Bernard Nieuwentijt, Nieuwentijdt, or Nieuwentyt (10 August 1654, West-Graftdijk, North Holland – 30 May 1718, Purmerend) was a Dutch philosopher, mathematician, physician, magistrate, mayor (of Purmerend), and theologian. As a philosopher, he was a follower of Descartes and an opponent of Spinoza. In 1695 he was involved in a controversy over the foundations of infinitesimal calculus with Leibniz.[1]

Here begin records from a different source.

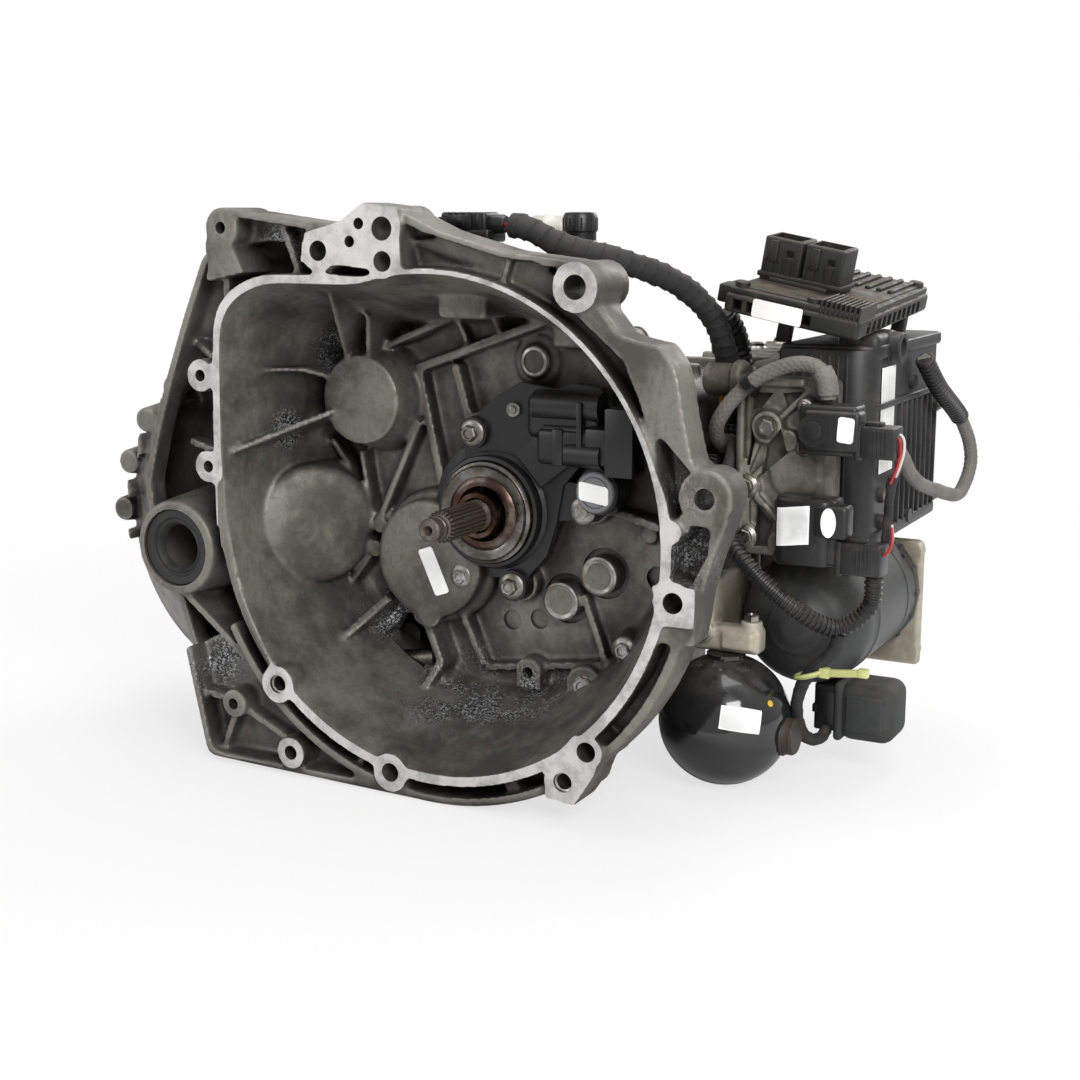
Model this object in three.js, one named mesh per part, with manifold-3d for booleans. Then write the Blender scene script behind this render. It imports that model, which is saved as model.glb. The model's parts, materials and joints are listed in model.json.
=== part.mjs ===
// Six-speed transverse manual gearbox with an electro-hydraulic shift unit, as an assembly of separate pieces.
// Millimetres. X points right, Y points from the engine face towards the end cover, Z points up.
// Everything is laid out from the input shaft axis on the engine face, and the assembly is moved at the end
// so that its origin is under the middle of the part, on the surface that it stands on.
import * as THREE from 'three';
import { mergeVertices } from 'three/addons/utils/BufferGeometryUtils.js';
import Module from 'manifold-3d';

const wasm = await Module();
wasm.setup();

// ---- driving dimensions ----
const gap = 0.3; // air between pieces that touch
const wall = 7; // casting wall
const gasketGap = 0.3; // joint between two castings

const bellRadius = 160; // machined inner edge of the engine face
const bellCorner = 152; // height of the squared upper left corner of that edge
const bellLip = 7; // width of the machined lip
const bellFrame = 21; // from the inner edge to the outer edge of the frame
const bellDepth = 104; // engine face to the bell floor
const floorThickness = 8;
const floorRatio = 0.8; // size of the bell floor against the engine face
const frameDepth = 32; // depth of the double-walled frame
const pocketDepth = 24;
const boltRadius = 6.4; // clearance hole of an M12 screw
const bossRadius = 13;

const toothModule = 4;
const toothSum = 40; // teeth of a forward pair together, which sets the distance between the shafts
const layshaftAngle = 215; // degrees, direction from the input shaft to the output shaft
const pinionTeeth = 14;
const ringTeeth = 56;
const finalAngle = 173.5; // degrees, direction from the output shaft to the differential
const drivingTeeth = [9, 13, 17, 20, 23, 25]; // first to sixth gear, on the input shaft
const reverseDriving = 9;
const reverseIdler = 14;
const reverseDriven = 24;

const gearWidth = 15;
const pairGap = 4; // between one synchro group and the next
const ringWidth = 28;
const reverseWidth = 12;
const sleeveWidth = 12;
const sleeveRadius = 44;
const dogLength = 6;
const shiftTravel = 7; // each way from neutral
const synchroGap = sleeveWidth + 2 * (shiftTravel + 1); // free length between the two gears of a synchro
const inputJournal = 13; // radius of the input shaft inside the box
const outputJournal = 20; // radius of the output shaft under the gears
const railRadius = 7;
const sealBore = 17;

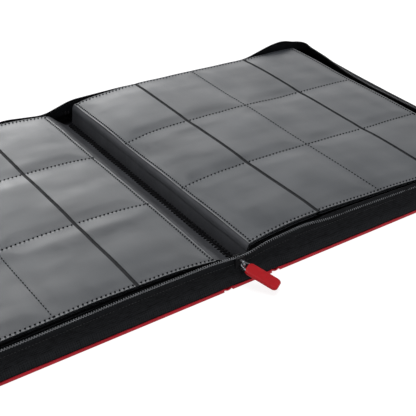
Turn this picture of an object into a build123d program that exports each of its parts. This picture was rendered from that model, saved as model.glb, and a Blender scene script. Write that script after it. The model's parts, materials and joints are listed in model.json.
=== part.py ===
"""Zip-around trading card binder, lying open.

Frame: origin at the middle of the spine's underside, +X across to the right cover,
+Y along the spine to the far end, +Z up. Millimetres.
"""
from build123d import *
import math
import os

# ---------------------------------------------------------------- driving dimensions
POCKET_COLUMNS = 4
POCKET_WIDTH = 66.75            # one pocket column, stitch to stitch
FILM_LENGTH = 288.0             # three pocket rows and their seams, along the spine
LEAF_GAP = 3.2                  # open strip where two pocket mouths face each other
LEAF_SEAM = 3.0                 # stitched rim round each leaf

COVER_HALF_LENGTH = 158.0       # along the spine
COVER_EDGE = 311.0              # outer edge of each cover, from the spine's middle
COVER_INNER_EDGE = 26.5         # where each cover panel starts
SPINE_HALF = 18.6               # half width of the stiff spine panel
COVER_CORNER = 20.0

SKIN = 0.7
SKIN_RIM = 2.5                  # height to which the skin is folded up round a panel
BOARD = 1.7
LINING = 0.5
PANEL_TOP = SKIN + BOARD + LINING
FOLD_SKIN = 0.9                 # the skin in the groove, doubled by its backing
FOLD_RAISE = 0.7                # how far the groove stands off the table

# gusset section: u runs inwards from the cover edge, z up
WALL_BASE_U = 2.0
WALL_TAPE_U = 9.0
WALL_BASE_Z = 3.0               # on the lining, with the same play
WALL_KNEE_Z = 14.0
TAPE_BOTTOM_Z = 17.0
CHAIN_BOTTOM_Z = 21.8
CHAIN_TOP_Z = 24.0
WALL_THICK = 1.0
TAPE_THICK = 0.8
CHAIN_WIDTH = 2.2
WALL_START_X = 43.0             # the walls' ends beside the spine
TAPE_CORNER = 17.0              # plan radius of the zip tape at each corner
FLAP_LEAN = 31.5                # extra inward lean of the right outer wall when open

LEAVES_PER_SIDE = 10
LEAF_THICK = 1.1
FILM_THICK = 0.25
STACK_BOTTOM = 4.7
RIGHT_FILM_X = 6.5              # spine-side edge of the right leaves
LEFT_FILM_X = -24.9
RIGHT_TOP = [23.2, 25.8, 25.0, 22.6, 19.3]      # top of the stack at five even places
LEFT_TOP = [21.2, 24.2, 24.4, 22.0, 18.4]

ROOT_FOOT_X = 3.9               # where the leaf margins meet the spine lining, each side
ZIGZAG_WIDTH = 6.4
ZIGZAG_PITCH = 4.4
THREAD = 0.9

SLIDER_X = -7.5
SLIDER_Z = 15.0                 # middle of the slider body
SLIDER_HEIGHT = 12.0
SLIDER_WIDTH = 9.0
SLIDER_CHANNEL = 3.2
SLIDER_PLATE = 1.4
BAIL_REACH = 5.0                # how far the bridge stands out from the front plate
BAIL_HEIGHT = 8.0
BAIL_WIRE = 1.0
PULL_HEADING = 32.0             # degrees from straight out, towards the right cover
PULL_DIP = 27.0                 # degrees below level
LINK_WIRE = 1.1
LINK_LENGTH = 9.5               # bridge to tab pins
LINK_NARROW = 4.6               # inside width at the bridge
LINK_WIDE = 10.4                # inside width at the tab
PIN_RADIUS = 0.5
PIN_LENGTH = 3.2
PIN_PLAY = 0.06
TAB_LENGTH = 25.5
TAB_WIDTH = 12.4
TAB_THICK = 3.4
TAB_LAP = 2.6                   # how far the tab reaches back past its pins
TAB_STEP = 1.2                  # how far the tab's sides stand in from the link's legs
BAIL_PLAY = 2.6                 # front plate to the link's inner wire

PLAY = 0.1                      # between neighbours that are sewn or glued side by side

FILM_WIDTH = LEAF_SEAM + POCKET_COLUMNS * POCKET_WIDTH
TAPE_Y = COVER_HALF_LENGTH - WALL_TAPE_U
TAPE_X = COVER_EDGE - WALL_TAPE_U
CORNER_X = TAPE_X - TAPE_CORNER
CORNER_Y = TAPE_Y - TAPE_CORNER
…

He wrote several books (in Dutch) including his chief work Het regt gebruik der werelt beschouwingen, ter overtuiginge van ongodisten en ongelovigen [The True Use of World-Concepts] (1715), which argued for the existence of God and attacked Spinoza.[2] It went through several editions (1715, 1717, 1720, 1725, 1730, 1740) published by Joannes Pauli, and was translated into English as The religious philosopher, or the right use of contemplating the works of the Creator (1718) and into French as De l'existence de Dieu démontrée par les merveilles de la nature, ou traité téléologique dirigé contre la doctrine de Spinoza par un médecin hollandais. Voltaire owned a copy of this book, and it was an influence on William Paley.[2]

Nieuwentyt's posthumously published Gronden van zekerheid [Fundaments of Certitude, or the Right Method of Mathematicians in the Ideal as well as the Real] (1720) argued Spinoza's 'geometrical method' was not the proper 'experimental method' of science. The work also contains a critique of the ontological argument similar to a later critique by Kant.[1]

Works[edit]

  • Het regt gebruik der werelt beschouwingen, ter overtuiginge van ongodisten en ongelovigen, Amsterdam, 1715
  • Gronden van zekerheid, 1720

See also[edit]

References[edit]

  1. ^ a b Beth, Evert W (1950). "Critical Epochs in the Development of the Theory of Science". British Journal for the Philosophy of Science 1 (1): 27–42. 
  2. ^ a b Jonathan Israel, Enlightenment Contested, p. 385–6


External links[edit]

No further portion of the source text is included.